Note: By the late Fifties, Erle Stanley Gardner had become something of a cultural phenomenon: not just a bestselling author but a brand, a guarantee, a machine that had to keep producing Perry Mason on schedule. His audience wanted the same flavor every time, hot off the grill - no experimenting, no departures, no late-style eccentricities. And the publishers weren’t about to encourage risk in a franchise that paid everyone’s rent. The Mason novels under review come from that era, when Gardner was a master craftsman caught in the velvet chokehold of his own popularity, repeating the enchanter’s tricks with professional polish even as age and fatigue gently tugged at the cords of the Dictaphone.

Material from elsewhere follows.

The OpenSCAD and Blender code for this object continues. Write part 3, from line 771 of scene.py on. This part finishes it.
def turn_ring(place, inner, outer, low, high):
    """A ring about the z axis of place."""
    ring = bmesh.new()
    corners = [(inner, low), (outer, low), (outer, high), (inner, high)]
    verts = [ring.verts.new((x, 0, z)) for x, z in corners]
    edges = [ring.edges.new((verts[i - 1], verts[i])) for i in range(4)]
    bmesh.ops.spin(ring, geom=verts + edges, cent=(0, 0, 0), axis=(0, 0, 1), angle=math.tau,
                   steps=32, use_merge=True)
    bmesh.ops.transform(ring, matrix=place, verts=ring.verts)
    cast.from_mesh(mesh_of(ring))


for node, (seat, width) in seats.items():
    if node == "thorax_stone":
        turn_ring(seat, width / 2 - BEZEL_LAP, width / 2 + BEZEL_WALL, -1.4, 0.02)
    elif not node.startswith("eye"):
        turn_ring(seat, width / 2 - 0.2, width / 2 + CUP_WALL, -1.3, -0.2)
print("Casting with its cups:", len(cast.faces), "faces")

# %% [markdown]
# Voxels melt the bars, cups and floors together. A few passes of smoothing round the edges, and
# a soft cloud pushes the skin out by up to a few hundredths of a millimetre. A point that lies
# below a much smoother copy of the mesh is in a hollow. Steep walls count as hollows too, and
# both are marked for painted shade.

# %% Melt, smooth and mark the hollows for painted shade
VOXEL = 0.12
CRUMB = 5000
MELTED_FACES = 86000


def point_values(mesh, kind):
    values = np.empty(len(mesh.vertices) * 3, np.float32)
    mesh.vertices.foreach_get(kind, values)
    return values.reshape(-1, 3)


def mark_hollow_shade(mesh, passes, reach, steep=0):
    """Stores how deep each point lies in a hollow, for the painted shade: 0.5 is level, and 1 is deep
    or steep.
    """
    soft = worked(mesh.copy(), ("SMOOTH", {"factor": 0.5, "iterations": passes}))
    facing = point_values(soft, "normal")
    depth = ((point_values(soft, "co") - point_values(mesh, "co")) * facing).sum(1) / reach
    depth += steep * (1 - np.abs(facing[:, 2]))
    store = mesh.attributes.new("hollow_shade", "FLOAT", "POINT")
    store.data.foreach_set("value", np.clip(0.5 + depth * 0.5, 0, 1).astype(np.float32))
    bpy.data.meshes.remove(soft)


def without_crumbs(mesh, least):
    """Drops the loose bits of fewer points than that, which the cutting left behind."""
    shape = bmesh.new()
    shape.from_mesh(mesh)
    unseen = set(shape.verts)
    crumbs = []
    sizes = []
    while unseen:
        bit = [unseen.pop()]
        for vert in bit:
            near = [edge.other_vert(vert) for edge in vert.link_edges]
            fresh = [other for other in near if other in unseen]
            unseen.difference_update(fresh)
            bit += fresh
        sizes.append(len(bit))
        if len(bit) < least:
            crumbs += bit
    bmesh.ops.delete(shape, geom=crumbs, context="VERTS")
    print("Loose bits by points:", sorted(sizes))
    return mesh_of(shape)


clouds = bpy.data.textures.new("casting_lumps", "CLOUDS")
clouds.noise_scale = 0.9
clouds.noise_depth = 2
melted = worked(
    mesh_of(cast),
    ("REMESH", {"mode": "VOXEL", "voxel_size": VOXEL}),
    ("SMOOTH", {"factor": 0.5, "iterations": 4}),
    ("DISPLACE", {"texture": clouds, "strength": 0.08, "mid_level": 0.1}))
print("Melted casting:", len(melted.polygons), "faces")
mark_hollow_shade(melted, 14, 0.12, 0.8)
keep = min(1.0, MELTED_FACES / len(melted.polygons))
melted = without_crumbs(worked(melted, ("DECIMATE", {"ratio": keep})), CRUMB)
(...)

Perry Mason in the Sixties: The Middling
The Case of the Bigamous Spouse (1961)
Gwynn Elston suspects her friend’s husband, Felting Grimes, is living a double
life after noticing uncanny resemblances and surviving a possible poisoning.

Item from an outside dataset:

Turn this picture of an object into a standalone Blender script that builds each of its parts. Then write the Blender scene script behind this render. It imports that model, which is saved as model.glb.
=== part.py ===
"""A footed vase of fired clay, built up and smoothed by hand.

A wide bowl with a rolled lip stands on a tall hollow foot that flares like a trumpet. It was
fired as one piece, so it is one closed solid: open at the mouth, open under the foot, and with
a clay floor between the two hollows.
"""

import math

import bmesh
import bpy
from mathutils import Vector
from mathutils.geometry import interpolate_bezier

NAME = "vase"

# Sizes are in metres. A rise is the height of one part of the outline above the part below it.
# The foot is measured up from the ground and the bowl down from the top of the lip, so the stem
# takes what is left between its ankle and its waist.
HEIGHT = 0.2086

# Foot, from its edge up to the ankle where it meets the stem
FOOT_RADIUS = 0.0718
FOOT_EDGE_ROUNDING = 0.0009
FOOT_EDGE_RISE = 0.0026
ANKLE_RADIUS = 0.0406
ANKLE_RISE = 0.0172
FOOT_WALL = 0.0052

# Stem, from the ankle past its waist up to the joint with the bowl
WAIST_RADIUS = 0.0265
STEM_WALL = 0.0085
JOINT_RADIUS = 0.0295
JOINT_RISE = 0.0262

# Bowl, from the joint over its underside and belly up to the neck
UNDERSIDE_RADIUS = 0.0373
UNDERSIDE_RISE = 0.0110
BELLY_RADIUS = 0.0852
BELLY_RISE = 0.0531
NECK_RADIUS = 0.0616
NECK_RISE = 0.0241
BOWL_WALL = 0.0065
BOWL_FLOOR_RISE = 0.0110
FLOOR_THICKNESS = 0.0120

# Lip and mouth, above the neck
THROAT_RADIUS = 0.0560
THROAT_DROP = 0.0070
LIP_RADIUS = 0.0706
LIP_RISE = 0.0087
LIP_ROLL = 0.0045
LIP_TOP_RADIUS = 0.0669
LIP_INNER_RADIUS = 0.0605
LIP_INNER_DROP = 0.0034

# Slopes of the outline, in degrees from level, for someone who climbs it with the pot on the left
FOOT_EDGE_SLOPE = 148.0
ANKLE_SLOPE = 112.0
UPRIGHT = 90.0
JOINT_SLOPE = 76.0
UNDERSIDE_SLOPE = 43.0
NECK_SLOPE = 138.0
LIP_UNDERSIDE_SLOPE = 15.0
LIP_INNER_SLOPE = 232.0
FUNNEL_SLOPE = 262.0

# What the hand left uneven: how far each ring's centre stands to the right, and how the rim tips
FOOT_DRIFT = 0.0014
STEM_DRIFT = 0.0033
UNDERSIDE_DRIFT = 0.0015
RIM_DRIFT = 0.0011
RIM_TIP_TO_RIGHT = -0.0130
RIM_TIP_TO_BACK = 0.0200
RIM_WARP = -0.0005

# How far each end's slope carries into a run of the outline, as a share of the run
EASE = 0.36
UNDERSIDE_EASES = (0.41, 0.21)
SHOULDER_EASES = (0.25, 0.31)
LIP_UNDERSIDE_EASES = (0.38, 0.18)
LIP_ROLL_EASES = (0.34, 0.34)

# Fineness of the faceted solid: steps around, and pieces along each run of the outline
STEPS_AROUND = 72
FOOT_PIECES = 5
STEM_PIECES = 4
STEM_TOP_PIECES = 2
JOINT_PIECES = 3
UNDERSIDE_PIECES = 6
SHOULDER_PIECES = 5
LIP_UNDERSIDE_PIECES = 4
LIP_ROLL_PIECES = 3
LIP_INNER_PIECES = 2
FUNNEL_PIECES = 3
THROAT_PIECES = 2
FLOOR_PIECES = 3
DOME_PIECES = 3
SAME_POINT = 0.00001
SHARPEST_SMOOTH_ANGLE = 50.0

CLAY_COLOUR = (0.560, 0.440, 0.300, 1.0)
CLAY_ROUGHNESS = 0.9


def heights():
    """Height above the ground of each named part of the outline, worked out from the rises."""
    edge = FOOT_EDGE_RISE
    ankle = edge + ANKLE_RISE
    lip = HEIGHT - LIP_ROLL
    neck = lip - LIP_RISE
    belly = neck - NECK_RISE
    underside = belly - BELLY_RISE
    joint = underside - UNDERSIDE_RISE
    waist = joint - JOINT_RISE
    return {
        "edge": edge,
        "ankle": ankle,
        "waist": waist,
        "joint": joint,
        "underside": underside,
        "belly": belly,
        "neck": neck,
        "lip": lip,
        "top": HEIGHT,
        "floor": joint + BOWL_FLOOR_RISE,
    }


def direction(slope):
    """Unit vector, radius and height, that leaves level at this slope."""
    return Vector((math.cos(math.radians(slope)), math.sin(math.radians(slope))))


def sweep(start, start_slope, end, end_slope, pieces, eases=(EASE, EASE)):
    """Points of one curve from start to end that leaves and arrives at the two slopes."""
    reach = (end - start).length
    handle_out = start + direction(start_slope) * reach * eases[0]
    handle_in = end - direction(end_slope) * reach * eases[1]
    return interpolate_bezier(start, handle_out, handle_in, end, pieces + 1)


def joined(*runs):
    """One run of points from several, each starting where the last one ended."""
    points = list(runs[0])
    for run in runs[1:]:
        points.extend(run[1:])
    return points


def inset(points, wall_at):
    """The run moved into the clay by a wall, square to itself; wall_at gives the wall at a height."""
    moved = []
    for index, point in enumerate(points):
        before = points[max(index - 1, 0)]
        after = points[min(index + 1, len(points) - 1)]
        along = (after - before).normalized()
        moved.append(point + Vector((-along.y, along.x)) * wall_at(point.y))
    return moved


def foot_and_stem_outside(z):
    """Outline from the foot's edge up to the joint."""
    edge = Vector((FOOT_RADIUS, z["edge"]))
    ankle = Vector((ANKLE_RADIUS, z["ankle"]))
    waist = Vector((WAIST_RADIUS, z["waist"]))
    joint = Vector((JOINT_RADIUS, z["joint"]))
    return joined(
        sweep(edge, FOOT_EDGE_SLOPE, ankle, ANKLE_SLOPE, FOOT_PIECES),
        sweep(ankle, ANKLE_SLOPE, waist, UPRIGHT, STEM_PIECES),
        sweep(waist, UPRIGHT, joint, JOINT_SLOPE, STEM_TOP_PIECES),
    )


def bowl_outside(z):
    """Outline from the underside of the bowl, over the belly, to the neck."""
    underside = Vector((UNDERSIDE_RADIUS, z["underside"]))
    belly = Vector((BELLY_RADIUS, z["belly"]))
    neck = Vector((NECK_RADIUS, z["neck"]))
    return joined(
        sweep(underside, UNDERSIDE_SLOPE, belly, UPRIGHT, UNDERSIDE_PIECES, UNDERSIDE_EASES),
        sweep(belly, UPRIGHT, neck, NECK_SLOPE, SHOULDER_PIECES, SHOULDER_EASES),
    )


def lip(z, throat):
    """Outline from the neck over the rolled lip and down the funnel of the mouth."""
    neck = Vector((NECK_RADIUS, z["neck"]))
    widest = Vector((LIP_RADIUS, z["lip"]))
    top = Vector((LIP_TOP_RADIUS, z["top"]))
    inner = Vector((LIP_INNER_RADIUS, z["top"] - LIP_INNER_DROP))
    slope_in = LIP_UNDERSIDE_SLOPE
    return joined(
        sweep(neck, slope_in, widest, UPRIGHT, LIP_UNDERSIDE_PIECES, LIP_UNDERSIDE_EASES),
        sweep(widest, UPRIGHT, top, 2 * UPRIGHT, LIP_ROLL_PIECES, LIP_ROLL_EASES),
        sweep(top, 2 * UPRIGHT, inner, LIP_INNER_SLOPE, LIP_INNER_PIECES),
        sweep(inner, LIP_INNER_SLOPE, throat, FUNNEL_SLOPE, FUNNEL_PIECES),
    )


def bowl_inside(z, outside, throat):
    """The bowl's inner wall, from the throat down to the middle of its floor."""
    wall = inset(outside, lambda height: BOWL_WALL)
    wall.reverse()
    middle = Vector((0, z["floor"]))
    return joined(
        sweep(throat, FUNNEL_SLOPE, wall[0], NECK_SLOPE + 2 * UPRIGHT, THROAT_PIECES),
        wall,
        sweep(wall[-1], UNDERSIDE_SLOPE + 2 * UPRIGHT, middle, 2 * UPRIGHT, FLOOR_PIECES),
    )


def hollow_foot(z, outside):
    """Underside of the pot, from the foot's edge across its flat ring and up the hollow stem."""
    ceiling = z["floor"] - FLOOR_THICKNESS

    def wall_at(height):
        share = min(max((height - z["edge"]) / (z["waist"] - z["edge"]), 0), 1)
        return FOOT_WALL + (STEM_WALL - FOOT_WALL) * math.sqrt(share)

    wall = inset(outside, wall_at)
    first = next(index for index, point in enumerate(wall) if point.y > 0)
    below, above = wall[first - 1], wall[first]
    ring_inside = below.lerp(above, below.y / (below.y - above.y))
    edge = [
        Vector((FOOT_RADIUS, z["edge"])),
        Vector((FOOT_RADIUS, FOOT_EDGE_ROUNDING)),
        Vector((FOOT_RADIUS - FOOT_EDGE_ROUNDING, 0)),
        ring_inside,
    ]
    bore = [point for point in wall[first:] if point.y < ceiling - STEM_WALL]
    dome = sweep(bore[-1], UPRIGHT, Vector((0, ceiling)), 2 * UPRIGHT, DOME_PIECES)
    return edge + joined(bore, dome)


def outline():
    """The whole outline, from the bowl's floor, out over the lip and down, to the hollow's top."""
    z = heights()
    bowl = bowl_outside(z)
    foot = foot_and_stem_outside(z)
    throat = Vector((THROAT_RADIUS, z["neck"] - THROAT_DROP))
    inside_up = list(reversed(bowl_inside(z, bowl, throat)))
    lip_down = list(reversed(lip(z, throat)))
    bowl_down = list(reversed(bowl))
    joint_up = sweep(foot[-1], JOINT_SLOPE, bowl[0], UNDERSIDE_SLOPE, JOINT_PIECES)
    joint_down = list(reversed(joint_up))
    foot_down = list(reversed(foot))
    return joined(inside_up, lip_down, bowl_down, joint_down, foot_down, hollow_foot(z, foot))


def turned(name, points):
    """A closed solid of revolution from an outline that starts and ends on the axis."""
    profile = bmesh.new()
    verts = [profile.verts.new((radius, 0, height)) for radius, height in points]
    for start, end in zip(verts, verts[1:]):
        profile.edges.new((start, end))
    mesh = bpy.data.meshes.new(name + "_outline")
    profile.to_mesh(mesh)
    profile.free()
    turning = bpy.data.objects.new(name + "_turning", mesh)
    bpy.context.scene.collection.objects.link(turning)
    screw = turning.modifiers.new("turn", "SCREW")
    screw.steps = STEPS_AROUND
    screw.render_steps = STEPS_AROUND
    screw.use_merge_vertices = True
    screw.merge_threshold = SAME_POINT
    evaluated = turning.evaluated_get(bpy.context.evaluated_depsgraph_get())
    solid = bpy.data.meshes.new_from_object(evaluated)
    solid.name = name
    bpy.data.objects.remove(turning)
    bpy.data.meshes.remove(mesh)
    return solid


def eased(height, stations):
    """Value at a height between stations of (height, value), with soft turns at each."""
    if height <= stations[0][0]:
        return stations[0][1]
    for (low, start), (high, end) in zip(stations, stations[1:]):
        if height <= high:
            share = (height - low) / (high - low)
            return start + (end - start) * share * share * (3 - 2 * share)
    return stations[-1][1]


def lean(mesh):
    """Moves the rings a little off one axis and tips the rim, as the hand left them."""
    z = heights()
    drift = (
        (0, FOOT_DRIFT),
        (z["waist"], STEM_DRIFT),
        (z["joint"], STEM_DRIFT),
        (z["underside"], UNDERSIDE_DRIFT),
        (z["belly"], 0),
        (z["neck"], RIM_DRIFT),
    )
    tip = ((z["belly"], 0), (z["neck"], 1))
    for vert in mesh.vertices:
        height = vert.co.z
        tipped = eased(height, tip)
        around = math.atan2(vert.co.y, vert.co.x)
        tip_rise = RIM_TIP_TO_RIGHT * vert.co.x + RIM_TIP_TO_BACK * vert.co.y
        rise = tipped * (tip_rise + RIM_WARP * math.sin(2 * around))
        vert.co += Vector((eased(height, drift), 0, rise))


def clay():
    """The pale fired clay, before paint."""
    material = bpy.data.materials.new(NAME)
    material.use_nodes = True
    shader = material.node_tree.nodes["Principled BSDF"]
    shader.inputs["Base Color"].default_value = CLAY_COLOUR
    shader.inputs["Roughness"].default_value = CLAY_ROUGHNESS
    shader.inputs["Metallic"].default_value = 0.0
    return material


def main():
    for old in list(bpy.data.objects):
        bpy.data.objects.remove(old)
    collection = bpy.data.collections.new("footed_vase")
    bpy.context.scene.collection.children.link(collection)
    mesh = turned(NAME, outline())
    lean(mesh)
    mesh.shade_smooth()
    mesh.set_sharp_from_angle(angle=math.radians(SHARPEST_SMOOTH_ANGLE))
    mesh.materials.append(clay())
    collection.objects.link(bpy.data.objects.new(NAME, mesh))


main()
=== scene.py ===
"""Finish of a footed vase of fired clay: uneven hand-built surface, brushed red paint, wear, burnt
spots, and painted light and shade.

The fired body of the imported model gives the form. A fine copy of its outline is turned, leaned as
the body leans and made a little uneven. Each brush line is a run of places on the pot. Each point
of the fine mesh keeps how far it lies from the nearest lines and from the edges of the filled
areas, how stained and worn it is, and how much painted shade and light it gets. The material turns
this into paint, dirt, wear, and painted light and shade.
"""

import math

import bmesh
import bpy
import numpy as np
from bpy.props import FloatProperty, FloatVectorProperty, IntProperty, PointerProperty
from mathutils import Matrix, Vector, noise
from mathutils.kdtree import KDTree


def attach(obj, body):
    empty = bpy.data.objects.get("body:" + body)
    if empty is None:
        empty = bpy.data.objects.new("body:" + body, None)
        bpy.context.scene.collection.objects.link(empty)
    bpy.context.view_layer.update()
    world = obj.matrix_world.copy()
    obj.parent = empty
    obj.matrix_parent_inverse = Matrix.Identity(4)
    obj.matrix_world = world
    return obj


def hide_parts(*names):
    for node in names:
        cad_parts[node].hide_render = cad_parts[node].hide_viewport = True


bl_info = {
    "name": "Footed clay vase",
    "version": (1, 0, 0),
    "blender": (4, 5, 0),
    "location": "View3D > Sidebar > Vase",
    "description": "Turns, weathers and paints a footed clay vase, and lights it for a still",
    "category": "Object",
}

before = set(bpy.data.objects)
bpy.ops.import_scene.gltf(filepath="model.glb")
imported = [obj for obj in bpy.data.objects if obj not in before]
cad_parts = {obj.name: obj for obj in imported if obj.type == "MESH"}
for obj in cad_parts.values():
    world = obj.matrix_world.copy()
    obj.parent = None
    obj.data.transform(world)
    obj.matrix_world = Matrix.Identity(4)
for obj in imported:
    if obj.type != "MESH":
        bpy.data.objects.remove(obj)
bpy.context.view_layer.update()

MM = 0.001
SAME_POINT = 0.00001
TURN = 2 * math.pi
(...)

Mason advises caution, but Felting is soon shot dead, and Gwynn becomes the
prime suspect after police trick her into talking. The bigamy hook snaps, the
identity tangles have real energy, and - for once - Mason must think his way
forward rather than glide in on his usual omniscient hunches. To my mild dismay,
the standard 1961 décor is present: characters sturdy as manila folders and
dialogue dictated while lending half an ear to Vin Scully calling the Dodgers.

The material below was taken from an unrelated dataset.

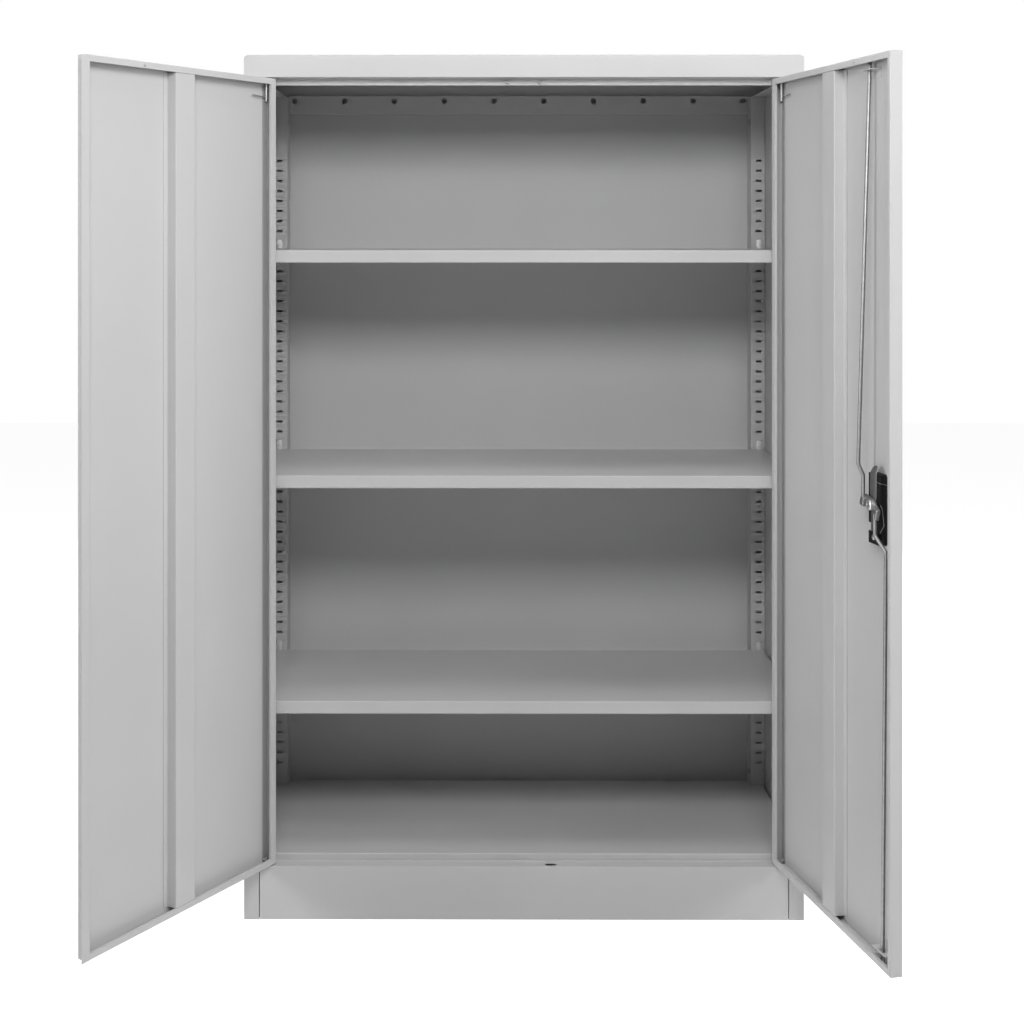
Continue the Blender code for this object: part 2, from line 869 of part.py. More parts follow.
def overlap_strip(frame):
    """Closing strip on the left door that stands behind the right door's free edge."""
    web = free_edge - strip_web
    cover = door_depth + seat
    path = [
        (web - strip_foot, inner_skin + sheet),
        (web, inner_skin + sheet),
        (web, cover + sheet),
        (free_edge + strip_cover, cover + sheet),
    ]
    low, high = door_bottom + inner_skin, door_top - inner_skin

    def place(u, depth, z):
        return in_door(1, u, depth, z)

    strip = piece("overlap_strip", prism(fold(path[::-1]), place, low, high), "powder coat", frame)
    notches = bmesh.new()
    bottom_clear, top_clear = door_bottom + door_lip + seat, door_top - door_lip - seat
    for end, inner in ((low - overrun, bottom_clear), (top_clear, high + overrun)):
        corner = place(web - strip_foot - overrun, 0, end)
        other = place(web + bend, cover + sheet + overrun, inner)
        add_box(notches, corner, other)
    cut(strip, notches)


def turned(profile, place, sides=hole_sides):
    """A body turned about an axis: profile pairs of radius and level."""
    return loft([[place(a, b, level) for a, b in circle(radius, sides)] for radius, level in profile])


def in_lock(across, up, depth):
    """A point of the lock: across and up from its spindle, depth from the door's outer face."""
    return in_door(-1, spindle_u + across, depth, spindle_height + up)


def lock_housing(frame):
    """Moulded housing: bezel and dish outside, body through the skin, chamfered back."""
    def ring(width, height, corner, depth):
        outline = rounded_rectangle(width, height, corner, housing_round_steps)
        return [in_lock(a, b - housing_drop, depth) for a, b in outline]

    back = housing_back - housing_chamfer
    small_width, small_height = housing_width - 2 * housing_chamfer, housing_height - 2 * housing_chamfer
    floor_width, floor_height_ = dish_width - 2 * dish_draft, dish_height - 2 * dish_draft
    top_width, top_height = bezel_width - 2 * bezel_chamfer, bezel_height - 2 * bezel_chamfer
    rings = [
        ring(small_width, small_height, housing_corner - housing_chamfer, housing_back),
        ring(housing_width, housing_height, housing_corner, back),
        ring(housing_width, housing_height, housing_corner, -seat),
        ring(bezel_width, bezel_height, bezel_corner, -seat),
        ring(bezel_width, bezel_height, bezel_corner, bezel_chamfer - seat - bezel_thickness),
        ring(top_width, top_height, bezel_corner - bezel_chamfer, -seat - bezel_thickness),
        ring(dish_width, dish_height, dish_corner, -seat - bezel_thickness),
        ring(floor_width, floor_height_, dish_corner - dish_draft, dish_floor),
    ]
    housing = piece("lock_housing", loft(rings), "black plastic", frame)
    bore = circle(spindle_radius + spindle_clearance)
    cut(housing, prism(bore, in_lock, dish_floor - overrun, housing_back + overrun))
    return housing


def housing_cutout(pan):
    """The hole in the right door's skin for the housing."""
    outline = rounded_rectangle(
        housing_width + 2 * cutout_clearance,
        housing_height + 2 * cutout_clearance,
        housing_corner,
        housing_round_steps,
    )
    outline = moved(outline, 0, -housing_drop)
    cut(pan, prism(outline, in_lock, -overrun, sheet + overrun))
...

Yet compared to its weary Sixties neighbors, the novel showcases strong women,
colorful side characters, and a brief but welcome flicker of the old Gardner
magic.
The Case of the Reluctant Model (1962)
Millionaire art collector Otto Olney wants to sue critic Colin Durant for
calling one of his paintings a fake. Mason advises against it but senses a
deeper con involving Durant and reluctant model Maxine Lindsay. When Mason and
Della Street discover a corpse in Maxine’s apartment - and Maxine missing - Tragg
and Burger resume their long‑standing irritation with Mason’s talent for
stumbling into bodies. The art‑world angle promises glamor but mostly delivers
that unsettling Tiki mask on Mason’s office wall. Granted, the plot moves
briskly, Mason actually does investigative labor rather than omnisciently
materializing answers, and the characters - flat as pancakes - serve their
purpose.
The Case of the Mischievous Doll (1963)
Dorrie Ambler arrives terrified, flashing an appendectomy scar as proof of
identity. After gunshots at the airport, she’s arrested and unmasked as heiress
Minerva Minden. The mysterious doll with hidden clues, switched identities, and
tangled domestic backstories give the book a pulpy, slightly eccentric flavor -
exactly the sort of Sixties oddity Gardner sometimes used to jolt Mason out of
his signature unflappability. The premise intrigues even as the characters stay
thin and the plotting mechanical. The investigation wanders with too many
interviews and too little narrative zip, and the ending resolves everything
abruptly enough to make readers suspect Gardner was writing this as a treatment
for the TV script it was soon to become. Yet the prose stays clean and
professional, even if inspiration is in short supply.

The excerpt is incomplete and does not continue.